_Goal_:
From the listing below, copy only the lines running from the line that contains "if empty is" to the line that contains "obj.matrix_parent_inverse = Matrix.Identity(4)", both included.

_Information shown_:
—————

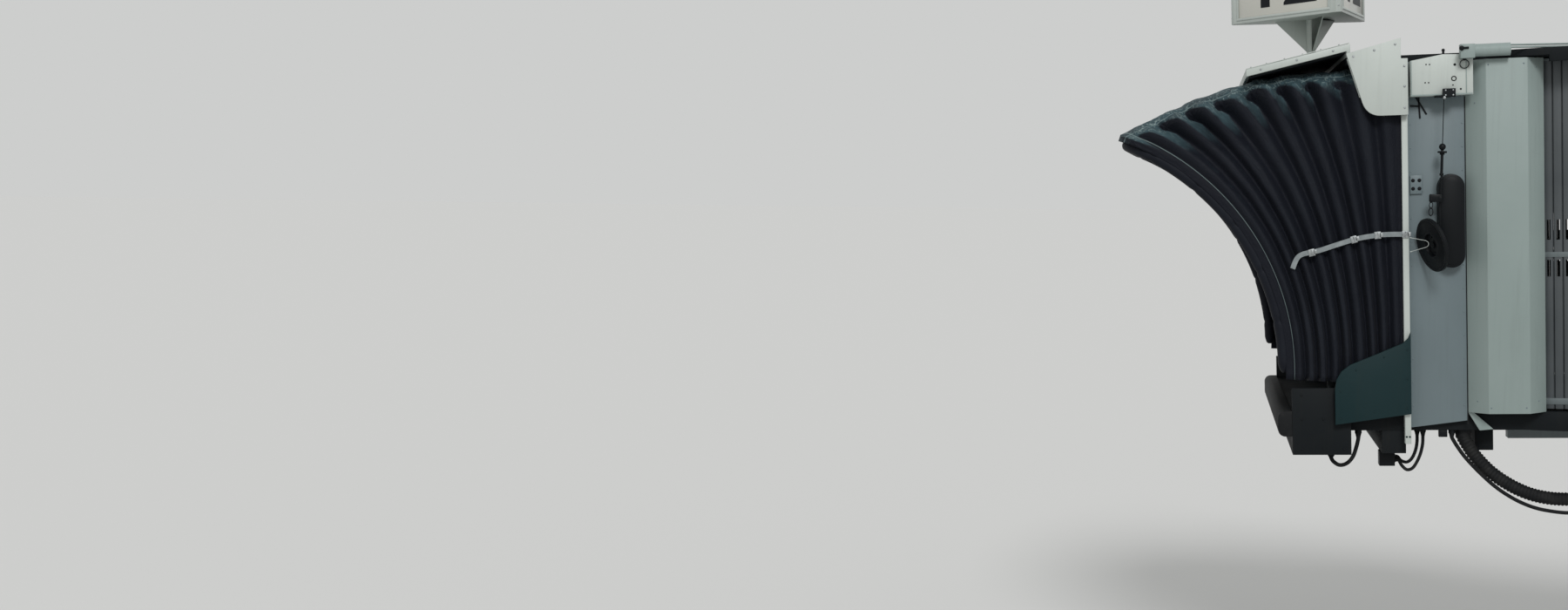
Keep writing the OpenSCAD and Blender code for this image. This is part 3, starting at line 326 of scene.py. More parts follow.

—————

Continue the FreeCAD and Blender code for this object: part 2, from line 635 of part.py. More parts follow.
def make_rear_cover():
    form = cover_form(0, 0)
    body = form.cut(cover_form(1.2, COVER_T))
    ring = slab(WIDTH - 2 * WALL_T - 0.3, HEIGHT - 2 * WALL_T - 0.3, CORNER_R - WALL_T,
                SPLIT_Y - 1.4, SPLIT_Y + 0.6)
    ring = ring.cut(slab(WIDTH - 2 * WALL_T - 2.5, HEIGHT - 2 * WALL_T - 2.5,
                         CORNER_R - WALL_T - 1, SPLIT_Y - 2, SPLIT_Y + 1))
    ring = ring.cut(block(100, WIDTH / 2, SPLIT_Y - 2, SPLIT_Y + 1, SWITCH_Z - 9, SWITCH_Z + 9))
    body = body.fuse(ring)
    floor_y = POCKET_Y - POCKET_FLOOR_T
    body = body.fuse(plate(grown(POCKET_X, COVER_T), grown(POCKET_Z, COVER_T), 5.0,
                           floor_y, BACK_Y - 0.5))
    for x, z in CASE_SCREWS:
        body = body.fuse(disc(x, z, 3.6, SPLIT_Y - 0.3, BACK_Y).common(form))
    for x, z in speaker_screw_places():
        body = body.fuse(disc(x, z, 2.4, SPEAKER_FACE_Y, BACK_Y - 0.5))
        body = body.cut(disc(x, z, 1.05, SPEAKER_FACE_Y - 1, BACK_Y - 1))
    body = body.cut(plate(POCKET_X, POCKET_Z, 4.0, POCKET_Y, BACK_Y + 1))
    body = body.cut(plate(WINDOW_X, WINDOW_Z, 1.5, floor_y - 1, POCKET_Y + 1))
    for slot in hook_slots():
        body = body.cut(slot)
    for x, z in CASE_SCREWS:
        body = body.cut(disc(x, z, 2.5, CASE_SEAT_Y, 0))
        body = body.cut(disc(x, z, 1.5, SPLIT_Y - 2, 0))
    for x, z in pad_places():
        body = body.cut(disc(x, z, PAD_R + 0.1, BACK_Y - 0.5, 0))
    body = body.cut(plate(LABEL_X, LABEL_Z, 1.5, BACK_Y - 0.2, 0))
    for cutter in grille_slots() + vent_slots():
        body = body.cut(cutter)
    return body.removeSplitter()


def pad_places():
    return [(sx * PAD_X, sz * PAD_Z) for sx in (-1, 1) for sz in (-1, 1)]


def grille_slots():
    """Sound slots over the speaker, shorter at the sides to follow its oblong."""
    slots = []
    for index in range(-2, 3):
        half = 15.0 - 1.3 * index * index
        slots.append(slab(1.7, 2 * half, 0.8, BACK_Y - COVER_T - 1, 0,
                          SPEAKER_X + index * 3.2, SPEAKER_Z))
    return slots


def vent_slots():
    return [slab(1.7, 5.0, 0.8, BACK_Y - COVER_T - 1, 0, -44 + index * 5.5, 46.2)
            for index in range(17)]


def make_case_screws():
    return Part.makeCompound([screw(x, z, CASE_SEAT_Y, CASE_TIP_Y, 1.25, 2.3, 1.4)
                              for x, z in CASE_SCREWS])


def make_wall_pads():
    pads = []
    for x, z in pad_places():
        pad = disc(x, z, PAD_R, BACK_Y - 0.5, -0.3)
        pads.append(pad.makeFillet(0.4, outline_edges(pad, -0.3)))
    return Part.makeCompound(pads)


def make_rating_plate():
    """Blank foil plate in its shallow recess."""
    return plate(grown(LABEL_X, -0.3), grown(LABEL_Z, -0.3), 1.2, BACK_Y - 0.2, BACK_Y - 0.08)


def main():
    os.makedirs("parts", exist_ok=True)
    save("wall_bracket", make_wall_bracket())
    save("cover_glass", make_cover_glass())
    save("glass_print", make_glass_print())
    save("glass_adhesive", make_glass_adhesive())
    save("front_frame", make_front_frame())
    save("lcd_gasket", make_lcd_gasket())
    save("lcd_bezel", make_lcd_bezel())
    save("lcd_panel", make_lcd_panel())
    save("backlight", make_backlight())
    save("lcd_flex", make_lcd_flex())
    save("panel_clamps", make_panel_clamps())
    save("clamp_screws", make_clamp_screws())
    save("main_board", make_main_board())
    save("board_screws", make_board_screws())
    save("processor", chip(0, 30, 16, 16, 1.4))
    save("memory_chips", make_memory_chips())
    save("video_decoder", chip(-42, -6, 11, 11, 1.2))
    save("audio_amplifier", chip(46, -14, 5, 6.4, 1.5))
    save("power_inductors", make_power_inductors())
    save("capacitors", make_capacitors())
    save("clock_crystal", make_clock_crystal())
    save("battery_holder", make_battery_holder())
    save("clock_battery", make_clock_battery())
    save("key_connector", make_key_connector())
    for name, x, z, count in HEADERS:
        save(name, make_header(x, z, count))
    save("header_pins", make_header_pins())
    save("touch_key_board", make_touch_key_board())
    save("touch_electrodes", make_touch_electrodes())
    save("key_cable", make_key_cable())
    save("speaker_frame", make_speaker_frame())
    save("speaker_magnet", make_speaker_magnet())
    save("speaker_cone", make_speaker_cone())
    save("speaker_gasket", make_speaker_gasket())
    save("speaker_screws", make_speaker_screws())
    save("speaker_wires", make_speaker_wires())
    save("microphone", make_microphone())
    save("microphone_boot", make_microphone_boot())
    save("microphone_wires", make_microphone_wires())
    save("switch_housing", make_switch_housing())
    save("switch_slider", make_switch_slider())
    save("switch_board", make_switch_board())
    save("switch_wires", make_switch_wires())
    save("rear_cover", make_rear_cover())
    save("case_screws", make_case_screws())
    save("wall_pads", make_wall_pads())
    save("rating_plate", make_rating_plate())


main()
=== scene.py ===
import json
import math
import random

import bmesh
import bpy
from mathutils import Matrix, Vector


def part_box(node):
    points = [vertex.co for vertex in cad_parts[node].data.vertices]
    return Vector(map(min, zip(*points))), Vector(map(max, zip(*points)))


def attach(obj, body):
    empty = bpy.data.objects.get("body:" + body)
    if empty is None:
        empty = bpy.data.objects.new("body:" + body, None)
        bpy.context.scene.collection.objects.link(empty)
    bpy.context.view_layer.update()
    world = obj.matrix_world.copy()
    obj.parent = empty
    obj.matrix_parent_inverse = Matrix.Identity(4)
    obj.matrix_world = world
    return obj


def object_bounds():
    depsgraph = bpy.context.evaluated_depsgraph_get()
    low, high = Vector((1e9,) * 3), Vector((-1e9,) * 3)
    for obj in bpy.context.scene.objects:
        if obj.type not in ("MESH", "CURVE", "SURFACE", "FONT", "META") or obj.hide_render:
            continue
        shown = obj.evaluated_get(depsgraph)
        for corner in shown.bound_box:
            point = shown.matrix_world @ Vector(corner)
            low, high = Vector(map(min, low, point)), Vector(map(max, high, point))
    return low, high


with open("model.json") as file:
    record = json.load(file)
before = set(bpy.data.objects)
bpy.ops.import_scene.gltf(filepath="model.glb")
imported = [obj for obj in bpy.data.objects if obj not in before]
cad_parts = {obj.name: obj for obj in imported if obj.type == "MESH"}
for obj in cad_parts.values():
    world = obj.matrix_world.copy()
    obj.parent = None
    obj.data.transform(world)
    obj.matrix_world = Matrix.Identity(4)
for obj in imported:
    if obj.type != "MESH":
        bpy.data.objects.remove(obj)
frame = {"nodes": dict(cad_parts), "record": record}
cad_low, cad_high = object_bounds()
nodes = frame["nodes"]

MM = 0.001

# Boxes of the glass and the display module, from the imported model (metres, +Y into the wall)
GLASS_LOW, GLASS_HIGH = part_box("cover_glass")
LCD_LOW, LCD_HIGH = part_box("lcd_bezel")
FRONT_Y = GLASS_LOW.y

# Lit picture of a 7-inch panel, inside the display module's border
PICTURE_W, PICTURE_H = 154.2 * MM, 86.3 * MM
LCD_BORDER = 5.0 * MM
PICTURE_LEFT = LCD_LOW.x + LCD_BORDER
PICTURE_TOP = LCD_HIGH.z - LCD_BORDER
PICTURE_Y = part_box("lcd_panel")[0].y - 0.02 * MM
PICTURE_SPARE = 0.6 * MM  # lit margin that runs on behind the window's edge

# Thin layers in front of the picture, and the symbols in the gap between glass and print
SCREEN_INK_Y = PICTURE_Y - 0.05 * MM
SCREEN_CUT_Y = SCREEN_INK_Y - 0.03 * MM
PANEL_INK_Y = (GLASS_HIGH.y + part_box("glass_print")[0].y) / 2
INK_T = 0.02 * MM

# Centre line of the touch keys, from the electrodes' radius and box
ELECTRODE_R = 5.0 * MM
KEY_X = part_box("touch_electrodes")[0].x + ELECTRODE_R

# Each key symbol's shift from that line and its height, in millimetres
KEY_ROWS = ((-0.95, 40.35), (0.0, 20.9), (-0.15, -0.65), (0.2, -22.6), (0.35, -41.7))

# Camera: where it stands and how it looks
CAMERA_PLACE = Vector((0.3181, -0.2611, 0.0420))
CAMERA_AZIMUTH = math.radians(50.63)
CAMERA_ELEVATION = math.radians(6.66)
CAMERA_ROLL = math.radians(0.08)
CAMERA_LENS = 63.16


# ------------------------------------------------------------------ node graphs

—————

_Task result_:
    if empty is None:
        empty = bpy.data.objects.new("body:" + body, None)
        bpy.context.scene.collection.objects.link(empty)
    bpy.context.view_layer.update()
    world = obj.matrix_world.copy()
    obj.parent = empty
    obj.matrix_parent_inverse = Matrix.Identity(4)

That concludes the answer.